Hillary Clinton told GM workers she wants to "have a strong and vibrant manufacturing sector in America." She, as president, is promising to create 5 million "green-collar" jobs, which includes
- $2 billion in battery research money for automakers,
- $10,000 tax credits for purchasers of plug-in hybrids, and
- $20 billion in low-interest "Green Vehicle Bonds" to help retool old auto plants.
- Raise fuel economy standards to 40 mpg by 2020 and 55 mpg by 2030.
- Opposes the Korean free trade deal worked out by the Bush administration and currently before Congress.
- Her universal health care plan would help GM and them by reducing overall health care costs.
All three of the leading candidates, McCain, Clinton and Obama, favor a mandatory emissions cap that would affect all sectors of the economy. All three have come out in favor a global agreement to combat climate change. They have also all come out in favor of states being allowed to enforce their own greenhouse gas rules.
It may that a move into the white house will curb some of their enthusiasm for these and other mandates, but it's very likely any of the three will be more enthusiastic than their predecessor.
Clinton was visiting the GM plant outside of Baltimore which produces the hybrid transmission used in the new Tahoe and Yukon Hybrids from GM.
Update: Barack Obama, while visiting a GM plant in Wisconsin, promised he would invest $150 billion over a ten year period, creating 5 million new jobs over the next 20 years. And just to be sure, he'll add funding to retrain workers.

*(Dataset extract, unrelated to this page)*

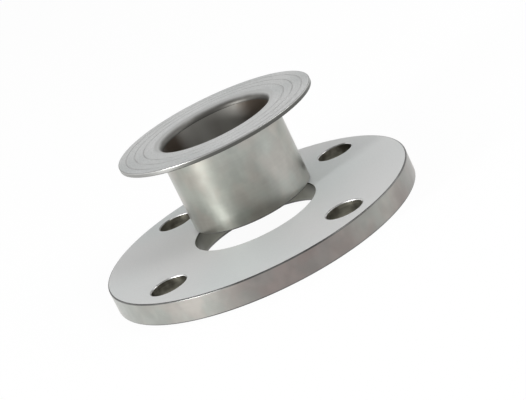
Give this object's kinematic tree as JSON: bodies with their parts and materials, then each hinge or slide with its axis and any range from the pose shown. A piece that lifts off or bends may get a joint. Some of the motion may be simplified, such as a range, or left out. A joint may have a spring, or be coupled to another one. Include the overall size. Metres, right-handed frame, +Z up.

Prosperity hasn't always come easily. The plant shut down for a period during the height of the Depression, and major shifts in production have been required to meet the changing times. Tractors became automobiles. Automobiles became artillery shells. SUVs are becoming hybrids as we speak, and the cost of transition has always been greatest for the workers and their families.That's quite a sum of money. I wonder how he's going to pay for it? But then, he was referring to the Energy Sector, not just the automotive industry.